All raw data files must be downloaded before running the pipeline. Due to licensing restrictions, raw data files are not redistributed with this replication package.

The followup paper uses the same 10 data sources as the original paper, processed with expanded country coverage (140 countries vs. 69).

## Download Instructions

### 1. UN World Population Prospects 2024

- **URL**: `https://population.un.org/wpp/assets/Excel%20Files/1_Indicator%20(Standard)/CSV_FILES/WPP2024_Population1JanuaryByAge5GroupSex_Medium.csv.gz`
- **Output file**: `data/raw/un_wpp_population_by_age.csv`
- **Size**: ~70 MB compressed, ~1.77M rows uncompressed
- **Note**: URL changed in 2024 from the old `Download/Files/` path. The pipeline handles this automatically.

### 2. IMF World Economic Outlook (April 2025)

- **Access**: Via the Python `weo` package: `import weo; weo.download(2025, 1)`
- **Output file**: `data/raw/weo_data.csv`
- **Variables**: BCA_NGDPD (CA/GDP), GGXCNL_NGDP (fiscal), NGDP_RPCH (growth), NGAP_NPGDP (output gap)
- **Note**: `weo.getc()` returns wide format with PeriodIndex rows and ISO3 columns. Must melt across columns.

### 3. Penn World Tables 10.0

- **URL**: `https://www.rug.nl/ggdc/docs/pwt100.xlsx`
- **Output file**: `data/raw/pwt1001.xlsx`
- **Size**: ~25 MB
- **Note**: The primary host `dataverse.nl` frequently times out. The `rug.nl` fallback URL works reliably for PWT 10.0.

### 4. World Bank World Development Indicators

- **Access**: Via the Python `wbgapi` package
- **Indicators**: `SH.XPD.GHED.GD.ZS` (health expenditure), `SP.DYN.LE00.IN` (life expectancy), `NE.TRD.GNFS.ZS` (trade openness)
- **Output file**: `data/raw/wdi_data.csv`

### 5. Chinn-Ito KAOPEN Index

- **URL**: `https://web.pdx.edu/~ito/kaopen_2023.xls`
- **Output file**: `data/raw/kaopen.xls`
- **Note**: File is `.xls` format (not `.xlsx`), requires the `xlrd` package. The `ccode` column contains ISO3 country codes.

### 6. Lane & Milesi-Ferretti External Wealth of Nations

- **URL**: `https://www.brookings.edu/wp-content/uploads/2026/02/EWN-dataset-year-end-2024_feb06.xlsx`
- **Output file**: `data/raw/ewn.xlsx`
- **Note**: Data is in the `Dataset` sheet (the default sheet is an introduction page). Uses IFS numeric country codes, not ISO3. The code includes a manual mapping table for ~150 IFS-to-ISO3 conversions.

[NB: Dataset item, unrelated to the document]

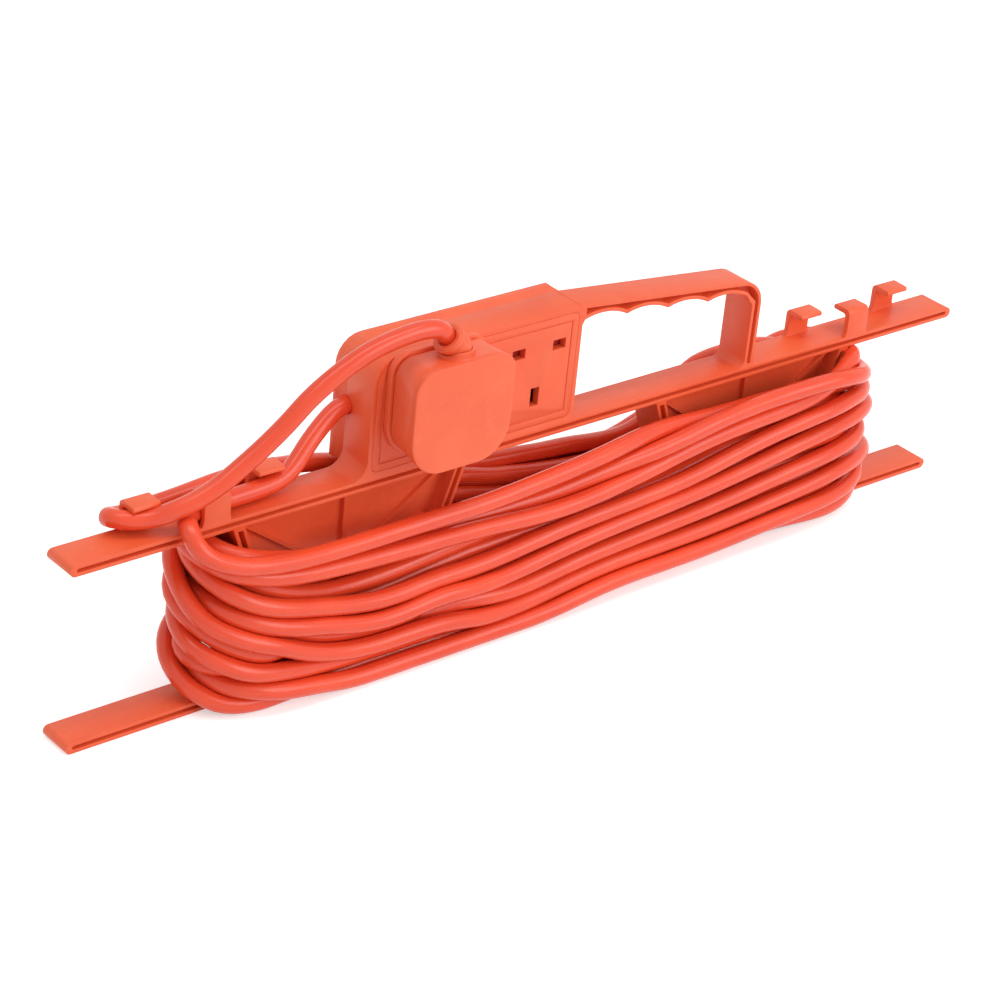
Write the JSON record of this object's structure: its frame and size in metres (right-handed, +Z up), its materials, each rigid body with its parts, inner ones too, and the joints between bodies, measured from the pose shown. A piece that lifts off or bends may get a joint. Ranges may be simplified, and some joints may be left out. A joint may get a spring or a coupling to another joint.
{
  "type": "extension cord",
  "caption": "Extension lead on a flat H-shaped carrier with hand hole and hooks, its cord wound round the legs and its plug parked in one of the socket outlets.",
  "frame": {"origin": "middle of the underside of the bottom bar, halfway between the carrier's front and back faces", "axes": "+X along the bars towards the handle's end, -Y towards the socket front and the plug, +Z up"},
  "size_m": [0.49, 0.0591, 0.159],
  "materials": {
    "moulded_orange": "satin moulded polypropylene",
    "cord_orange": "smooth extruded PVC sheath",
    "white_plastic": "moulded",
    "black_plastic": "moulded",
    "red_plastic": "moulded",
    "brass": "stamped and bright",
    "steel": "zinc plated",
    "ceramic": "glazed ceramic tube",
    "core_brown": "core insulation",
    "core_blue": "core insulation",
    "core_green": "core insulation"
  },
  "bodies": {
    "carrier": {"carrier_frame": "moulded_orange", "socket_front": "moulded_orange", "socket_back": "moulded_orange", "cover_screws": "steel", "shutter_1": "red_plastic", "shutter_spring_1": "steel", "shutter_spring_2": "steel", "line_strip": "brass", "neutral_strip": "brass", "earth_strip": "brass", "terminal_screws": "brass", "cord_grip": "white_plastic", "cord_grip_screws": "steel", "live_core": "core_brown", "neutral_core": "core_blue", "earth_core": "core_green", "socket_lead": "cord_orange", "cord_winding": "cord_orange", "plug_lead": "cord_orange"},
    "plug": {"plug_body": "moulded_orange", "pin_carrier": "black_plastic", "line_pin": "brass", "neutral_pin": "brass", "earth_pin": "brass", "line_sleeve": "black_plastic", "neutral_sleeve": "black_plastic", "fuse_carrier": "red_plastic", "fuse_barrel": "ceramic", "fuse_caps": "steel", "fuse_clips": "brass", "cord_guard": "moulded_orange", "plug_cord_end": "cord_orange", "plug_live_core": "core_brown", "plug_neutral_core": "core_blue", "plug_earth_core": "core_green"},
    "free_shutter": {"shutter_2": "red_plastic"}
  },
  "joints": [
    {"name": "plug_withdraw", "type": "slide", "parent": "carrier", "child": "plug", "axis": [0, -1, 0], "range_m": [0, 0.025]},
    {"name": "free_shutter_lift", "type": "slide", "parent": "carrier", "child": "free_shutter", "axis": [0, 0, 1], "range_m": [0, 0.0052], "stiffness_N_per_m": 200, "springref_m": -0.004, "deforming": ["shutter_spring_2"]}
  ]
}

### 7. IMF Monetary and Financial Statistics (Interest Rates)

- **Access**: Via the Python `imfp` package with `database_id='MFS_IR'`
- **Output file**: `data/raw/imf_ifs_rates.csv`
- **Note**: The old `IFS` database ID no longer exists; rates are now in `MFS_IR`. Columns are `country`, `time_period`, `obs_value`.

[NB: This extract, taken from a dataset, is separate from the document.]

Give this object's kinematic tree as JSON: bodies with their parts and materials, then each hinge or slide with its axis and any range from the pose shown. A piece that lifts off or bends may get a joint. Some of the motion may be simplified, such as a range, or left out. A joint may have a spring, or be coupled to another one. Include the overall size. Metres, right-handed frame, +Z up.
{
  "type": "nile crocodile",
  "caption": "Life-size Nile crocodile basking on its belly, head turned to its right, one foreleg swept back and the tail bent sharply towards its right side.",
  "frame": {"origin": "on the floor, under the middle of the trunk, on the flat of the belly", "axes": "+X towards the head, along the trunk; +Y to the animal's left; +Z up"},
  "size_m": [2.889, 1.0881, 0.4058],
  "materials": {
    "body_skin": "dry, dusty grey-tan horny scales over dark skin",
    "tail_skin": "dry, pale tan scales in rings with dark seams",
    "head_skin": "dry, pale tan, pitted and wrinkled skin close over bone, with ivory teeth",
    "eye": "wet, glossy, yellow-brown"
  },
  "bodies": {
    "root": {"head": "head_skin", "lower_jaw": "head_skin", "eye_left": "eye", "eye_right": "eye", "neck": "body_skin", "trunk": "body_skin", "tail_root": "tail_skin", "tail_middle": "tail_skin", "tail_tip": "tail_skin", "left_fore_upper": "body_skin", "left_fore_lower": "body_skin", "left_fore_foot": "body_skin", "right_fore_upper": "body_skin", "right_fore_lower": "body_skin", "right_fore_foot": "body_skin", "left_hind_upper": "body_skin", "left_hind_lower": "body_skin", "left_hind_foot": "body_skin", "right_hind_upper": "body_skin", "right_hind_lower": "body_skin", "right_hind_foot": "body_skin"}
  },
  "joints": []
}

### 8. FRED (Federal Reserve Economic Data)

- **Access**: Via the Python `fredapi` package (requires API key from https://fred.stlouisfed.org/docs/api/api_key.html)
- **Series**: `IRLTLT01[CC]M156N` (10-year govt bond yields), `IR3TIB01[CC]M156N` (3-month rates) for 23 OECD countries
- **Output file**: `data/raw/fred_rates.csv`
- **Note**: Run with `--fred-key YOUR_API_KEY` flag

### 9. OECD Social Expenditure (SOCX) --- Pension Spending

- **Access**: OECD SDMX REST API
- **URL**: `https://sdmx.oecd.org/public/rest/data/OECD.ELS.SPD,DSD_SOCX_AGG@DF_SOCX_AGG,/.A..PT_B1GQ.ES10._T._T.?startPeriod=1980&dimensionAtObservation=AllDimensions&format=csvfilewithlabels`
- **Output file**: `data/raw/oecd_pensions.csv`
- **Note**: Requires `User-Agent` header (the API rejects requests without one). Falls back to World Bank ASPIRE social insurance coverage for broader country coverage.

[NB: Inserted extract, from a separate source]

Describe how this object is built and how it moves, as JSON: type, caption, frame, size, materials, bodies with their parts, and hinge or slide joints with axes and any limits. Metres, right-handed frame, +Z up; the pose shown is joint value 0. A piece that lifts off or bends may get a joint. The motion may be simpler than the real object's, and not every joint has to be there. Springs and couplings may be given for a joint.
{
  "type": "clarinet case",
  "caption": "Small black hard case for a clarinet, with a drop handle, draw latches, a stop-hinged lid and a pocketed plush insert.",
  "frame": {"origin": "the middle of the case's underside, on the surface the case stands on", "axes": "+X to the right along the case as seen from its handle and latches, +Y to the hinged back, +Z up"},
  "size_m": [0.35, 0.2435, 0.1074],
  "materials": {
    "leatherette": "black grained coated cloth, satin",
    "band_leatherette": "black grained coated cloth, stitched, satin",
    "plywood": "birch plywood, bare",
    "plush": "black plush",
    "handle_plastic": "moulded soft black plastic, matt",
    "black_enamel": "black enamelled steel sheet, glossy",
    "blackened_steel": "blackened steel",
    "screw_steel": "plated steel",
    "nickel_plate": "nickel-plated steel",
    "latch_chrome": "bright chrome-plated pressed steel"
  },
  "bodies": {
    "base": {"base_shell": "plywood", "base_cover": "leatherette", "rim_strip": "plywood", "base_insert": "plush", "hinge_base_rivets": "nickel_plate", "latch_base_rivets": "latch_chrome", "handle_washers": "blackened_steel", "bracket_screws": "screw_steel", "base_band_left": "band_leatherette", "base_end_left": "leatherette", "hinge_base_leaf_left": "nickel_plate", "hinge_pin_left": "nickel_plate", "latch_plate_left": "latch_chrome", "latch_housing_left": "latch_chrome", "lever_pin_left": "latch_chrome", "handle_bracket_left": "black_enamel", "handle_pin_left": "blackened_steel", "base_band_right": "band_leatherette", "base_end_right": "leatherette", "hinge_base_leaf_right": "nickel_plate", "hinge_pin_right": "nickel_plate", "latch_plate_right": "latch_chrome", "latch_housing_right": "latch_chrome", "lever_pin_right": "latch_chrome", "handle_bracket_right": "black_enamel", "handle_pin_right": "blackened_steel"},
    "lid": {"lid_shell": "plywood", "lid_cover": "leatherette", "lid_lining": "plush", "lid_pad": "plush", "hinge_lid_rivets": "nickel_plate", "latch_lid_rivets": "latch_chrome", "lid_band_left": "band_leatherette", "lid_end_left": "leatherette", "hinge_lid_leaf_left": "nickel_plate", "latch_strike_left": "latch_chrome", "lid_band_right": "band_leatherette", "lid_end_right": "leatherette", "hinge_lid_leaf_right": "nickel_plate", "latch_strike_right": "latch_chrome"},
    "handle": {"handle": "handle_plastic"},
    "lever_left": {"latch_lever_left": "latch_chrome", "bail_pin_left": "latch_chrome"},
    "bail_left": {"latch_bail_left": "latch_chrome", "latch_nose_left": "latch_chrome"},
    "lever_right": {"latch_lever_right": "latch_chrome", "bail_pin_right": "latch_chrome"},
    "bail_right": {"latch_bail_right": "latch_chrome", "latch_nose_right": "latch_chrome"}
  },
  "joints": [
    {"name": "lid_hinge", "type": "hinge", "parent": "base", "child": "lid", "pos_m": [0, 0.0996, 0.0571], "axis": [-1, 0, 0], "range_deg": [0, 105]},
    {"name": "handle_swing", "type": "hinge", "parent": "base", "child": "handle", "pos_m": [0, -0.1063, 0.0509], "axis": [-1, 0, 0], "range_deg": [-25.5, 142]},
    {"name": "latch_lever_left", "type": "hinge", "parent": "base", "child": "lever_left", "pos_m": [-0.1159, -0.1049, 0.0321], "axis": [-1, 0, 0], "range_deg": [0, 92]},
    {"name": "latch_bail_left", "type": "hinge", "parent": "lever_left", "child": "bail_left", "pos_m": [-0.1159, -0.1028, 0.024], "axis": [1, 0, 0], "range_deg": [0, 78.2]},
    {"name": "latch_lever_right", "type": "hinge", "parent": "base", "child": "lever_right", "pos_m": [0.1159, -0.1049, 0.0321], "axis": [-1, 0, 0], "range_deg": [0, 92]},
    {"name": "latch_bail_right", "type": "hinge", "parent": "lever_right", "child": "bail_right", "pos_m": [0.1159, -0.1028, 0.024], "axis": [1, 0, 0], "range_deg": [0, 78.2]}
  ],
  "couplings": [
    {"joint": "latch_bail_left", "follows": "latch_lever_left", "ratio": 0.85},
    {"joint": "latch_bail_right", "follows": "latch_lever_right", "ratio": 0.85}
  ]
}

### 10. World Bank Savings and Investment Indicators

- **Access**: Via the Python `wbgapi` package
- **Indicators**: `NY.GNS.ICTR.ZS` (gross savings/GDP), `NY.ADJ.SVNG.GN.ZS` (gross national savings/GDP), `NE.GDI.TOTL.ZS` (gross investment/GDP), `NE.GDI.FTOT.ZS` (gross fixed investment/GDP)
- **Output file**: `data/raw/wdi_savings_investment.csv`

## Verification

After downloading all data, the following files should be present in `data/raw/`:

| File | Expected Size (approx.) |
|------|------------------------|
| `un_wpp_population_by_age.csv` | 350-400 MB |
| `weo_data.csv` | 10-15 MB |
| `pwt1001.xlsx` | 25 MB |
| `wdi_data.csv` | 2-5 MB |
| `kaopen.xls` | 0.5 MB |
| `ewn.xlsx` | 5-10 MB |
| `imf_ifs_rates.csv` | 1-2 MB |
| `fred_rates.csv` | 0.1 MB |
| `oecd_pensions.csv` | 0.1 MB |
| `wdi_savings_investment.csv` | 0.5 MB |

## Differences from Original Paper's Data

The followup paper uses the same raw data sources as the original. The key difference is in sample construction:

- **Original**: 69 countries (EBA-49 + 20 SSA), ~1,857 baseline observations
- **Followup**: 140 countries (all with sufficient data coverage), ~2,730 baseline observations
- **Expanded coverage**: Adds transition economies, small island states, additional developing countries

The `src/macro.py` module in the followup pipeline uses a relaxed country filter (`filter_eba_sample()`) that retains countries meeting minimum data coverage thresholds rather than restricting to the EBA+SSA list.

## Data Access Date

All data were downloaded on **February 9, 2026**. Subsequent updates to source databases may produce slightly different results.